WHAT IS EXPECTED -
What is the number of lines in the entries that include the word "object"? Respond with the number only.

Records -
# # # # #
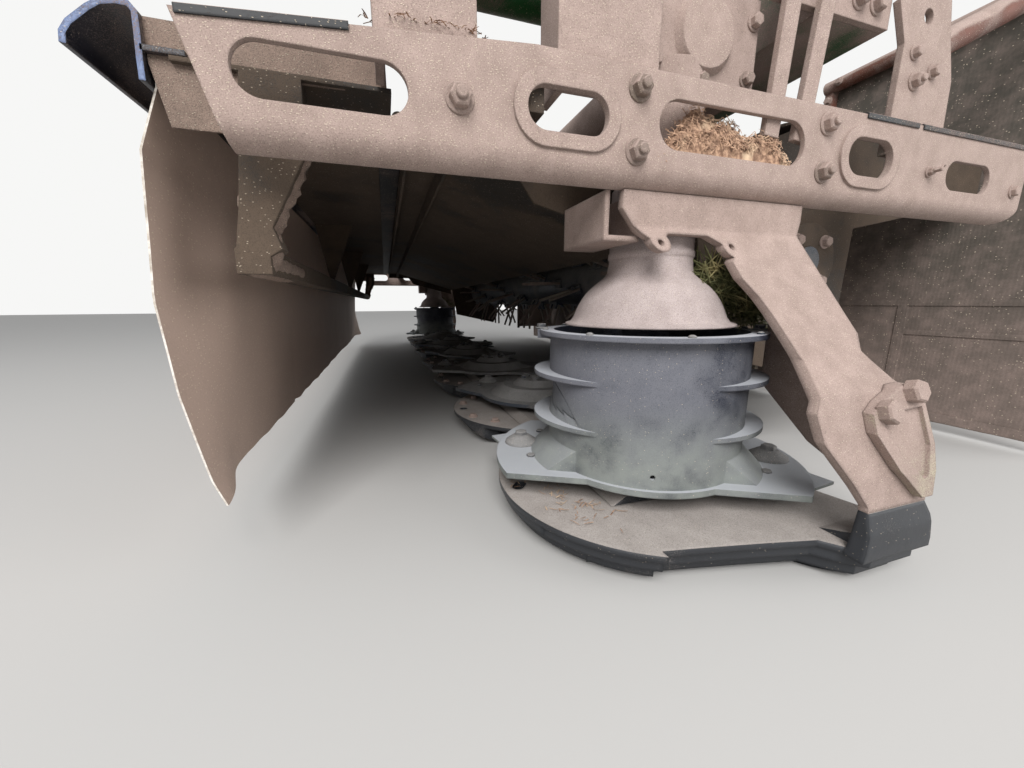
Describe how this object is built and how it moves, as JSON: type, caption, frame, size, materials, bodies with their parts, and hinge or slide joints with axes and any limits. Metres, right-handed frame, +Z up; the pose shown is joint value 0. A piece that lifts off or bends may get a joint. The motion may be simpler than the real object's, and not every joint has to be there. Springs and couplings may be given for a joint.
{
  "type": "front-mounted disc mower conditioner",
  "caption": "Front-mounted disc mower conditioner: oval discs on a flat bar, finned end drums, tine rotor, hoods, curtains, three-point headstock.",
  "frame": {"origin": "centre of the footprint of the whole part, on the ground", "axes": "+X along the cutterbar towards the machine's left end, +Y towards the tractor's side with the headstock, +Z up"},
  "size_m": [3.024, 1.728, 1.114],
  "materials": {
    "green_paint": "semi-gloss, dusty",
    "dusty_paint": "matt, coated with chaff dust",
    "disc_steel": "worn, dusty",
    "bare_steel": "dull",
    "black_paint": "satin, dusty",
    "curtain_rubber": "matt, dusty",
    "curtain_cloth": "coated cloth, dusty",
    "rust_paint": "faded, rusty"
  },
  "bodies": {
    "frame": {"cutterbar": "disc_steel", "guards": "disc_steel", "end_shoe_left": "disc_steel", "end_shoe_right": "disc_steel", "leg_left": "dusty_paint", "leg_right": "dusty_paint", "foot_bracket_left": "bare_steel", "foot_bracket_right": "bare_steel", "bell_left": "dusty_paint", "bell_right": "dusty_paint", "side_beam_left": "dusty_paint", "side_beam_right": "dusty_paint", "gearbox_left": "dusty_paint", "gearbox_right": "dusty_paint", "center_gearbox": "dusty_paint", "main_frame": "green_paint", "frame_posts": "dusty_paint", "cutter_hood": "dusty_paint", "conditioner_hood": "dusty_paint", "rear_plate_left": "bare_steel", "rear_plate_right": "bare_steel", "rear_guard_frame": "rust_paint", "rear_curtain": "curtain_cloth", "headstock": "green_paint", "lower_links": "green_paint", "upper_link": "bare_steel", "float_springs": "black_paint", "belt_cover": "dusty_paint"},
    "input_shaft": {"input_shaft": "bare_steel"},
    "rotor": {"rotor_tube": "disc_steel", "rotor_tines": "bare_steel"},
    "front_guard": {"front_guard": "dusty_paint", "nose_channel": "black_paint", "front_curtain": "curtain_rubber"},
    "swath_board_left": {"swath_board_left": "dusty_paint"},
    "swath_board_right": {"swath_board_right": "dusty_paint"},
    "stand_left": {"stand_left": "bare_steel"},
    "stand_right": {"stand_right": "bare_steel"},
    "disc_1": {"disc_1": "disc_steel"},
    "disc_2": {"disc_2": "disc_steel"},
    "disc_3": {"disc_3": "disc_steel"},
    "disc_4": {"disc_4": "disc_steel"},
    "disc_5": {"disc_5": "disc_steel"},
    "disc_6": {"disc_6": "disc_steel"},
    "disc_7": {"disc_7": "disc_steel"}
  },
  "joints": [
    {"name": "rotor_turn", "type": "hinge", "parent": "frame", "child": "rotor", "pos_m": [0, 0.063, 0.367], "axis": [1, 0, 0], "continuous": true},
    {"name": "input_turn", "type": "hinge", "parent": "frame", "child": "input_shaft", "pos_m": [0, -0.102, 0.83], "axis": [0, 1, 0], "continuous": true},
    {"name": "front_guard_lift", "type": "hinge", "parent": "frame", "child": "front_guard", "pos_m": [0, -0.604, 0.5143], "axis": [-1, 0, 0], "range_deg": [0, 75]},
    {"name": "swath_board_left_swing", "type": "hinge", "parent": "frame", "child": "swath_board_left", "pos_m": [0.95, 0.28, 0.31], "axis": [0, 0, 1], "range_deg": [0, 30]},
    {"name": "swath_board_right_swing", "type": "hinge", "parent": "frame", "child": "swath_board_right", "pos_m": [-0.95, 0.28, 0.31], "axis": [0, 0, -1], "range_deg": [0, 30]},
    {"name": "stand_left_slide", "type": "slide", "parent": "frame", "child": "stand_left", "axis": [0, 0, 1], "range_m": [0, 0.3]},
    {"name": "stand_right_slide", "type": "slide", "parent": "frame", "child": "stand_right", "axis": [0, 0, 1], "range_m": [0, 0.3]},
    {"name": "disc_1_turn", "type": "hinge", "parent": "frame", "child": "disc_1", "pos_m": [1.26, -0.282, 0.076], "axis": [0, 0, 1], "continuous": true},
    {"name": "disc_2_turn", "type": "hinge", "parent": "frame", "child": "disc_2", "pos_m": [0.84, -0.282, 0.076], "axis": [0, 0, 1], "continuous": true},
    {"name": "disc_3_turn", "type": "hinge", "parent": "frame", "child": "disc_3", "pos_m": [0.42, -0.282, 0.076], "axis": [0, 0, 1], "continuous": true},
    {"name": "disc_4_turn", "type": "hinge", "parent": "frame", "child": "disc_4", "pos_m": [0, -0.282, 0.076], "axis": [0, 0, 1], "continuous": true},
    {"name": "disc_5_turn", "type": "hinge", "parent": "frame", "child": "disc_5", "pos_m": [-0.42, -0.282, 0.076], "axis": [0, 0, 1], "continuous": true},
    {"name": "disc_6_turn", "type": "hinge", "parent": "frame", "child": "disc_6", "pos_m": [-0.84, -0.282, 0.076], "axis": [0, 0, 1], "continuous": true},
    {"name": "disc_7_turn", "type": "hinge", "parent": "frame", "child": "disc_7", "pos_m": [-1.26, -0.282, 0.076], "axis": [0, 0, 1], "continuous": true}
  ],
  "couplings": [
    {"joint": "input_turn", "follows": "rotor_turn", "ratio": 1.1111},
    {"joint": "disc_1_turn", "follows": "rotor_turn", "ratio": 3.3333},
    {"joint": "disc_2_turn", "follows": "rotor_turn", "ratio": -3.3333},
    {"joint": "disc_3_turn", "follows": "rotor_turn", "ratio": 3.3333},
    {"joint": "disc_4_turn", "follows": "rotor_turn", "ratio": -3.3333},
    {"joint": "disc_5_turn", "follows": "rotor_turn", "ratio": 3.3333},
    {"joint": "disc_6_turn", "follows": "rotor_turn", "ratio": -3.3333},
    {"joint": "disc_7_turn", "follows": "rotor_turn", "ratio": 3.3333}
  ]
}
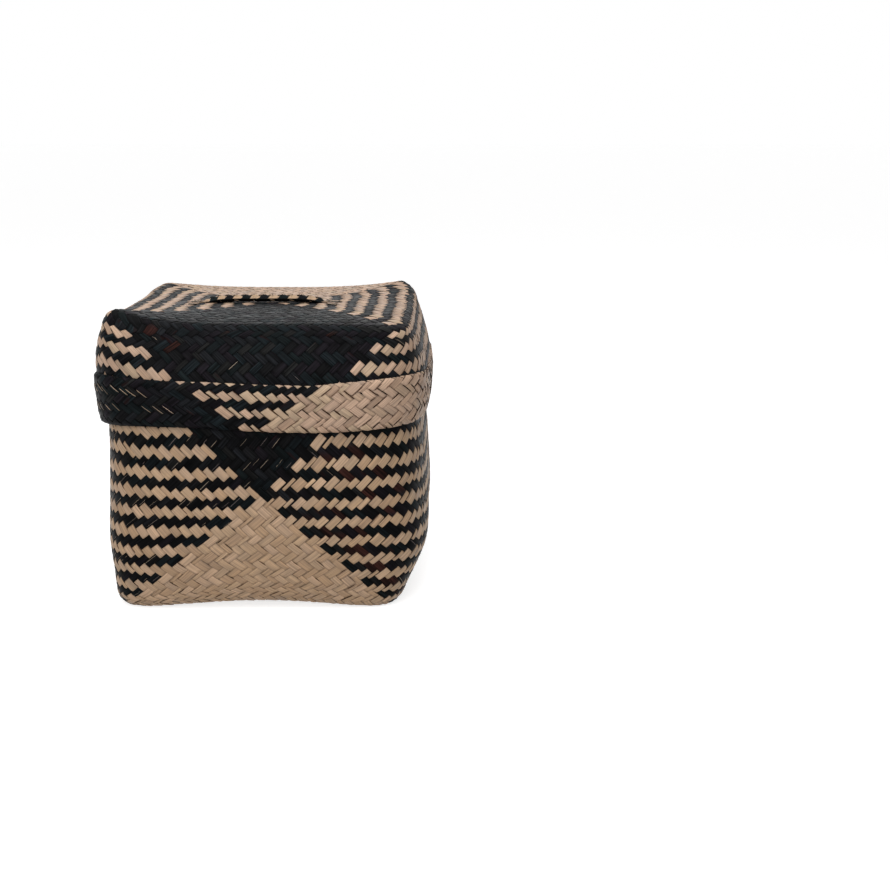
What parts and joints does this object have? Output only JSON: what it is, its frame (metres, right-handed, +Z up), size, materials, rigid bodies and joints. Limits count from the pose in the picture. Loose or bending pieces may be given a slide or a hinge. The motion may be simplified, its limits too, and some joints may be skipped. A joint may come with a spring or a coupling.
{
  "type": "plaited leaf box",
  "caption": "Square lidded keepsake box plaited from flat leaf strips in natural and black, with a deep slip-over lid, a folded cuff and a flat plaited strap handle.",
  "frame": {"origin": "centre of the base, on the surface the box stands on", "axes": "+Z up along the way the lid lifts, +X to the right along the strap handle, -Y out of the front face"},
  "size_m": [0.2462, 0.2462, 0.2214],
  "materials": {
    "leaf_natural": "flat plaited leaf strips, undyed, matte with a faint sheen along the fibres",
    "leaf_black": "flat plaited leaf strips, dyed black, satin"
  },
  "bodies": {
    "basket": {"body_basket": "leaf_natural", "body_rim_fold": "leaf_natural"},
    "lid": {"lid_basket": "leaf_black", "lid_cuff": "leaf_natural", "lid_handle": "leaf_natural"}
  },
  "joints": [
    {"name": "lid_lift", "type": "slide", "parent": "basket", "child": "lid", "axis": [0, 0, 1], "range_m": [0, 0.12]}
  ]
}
# # # # #
RESULT BELOW -
2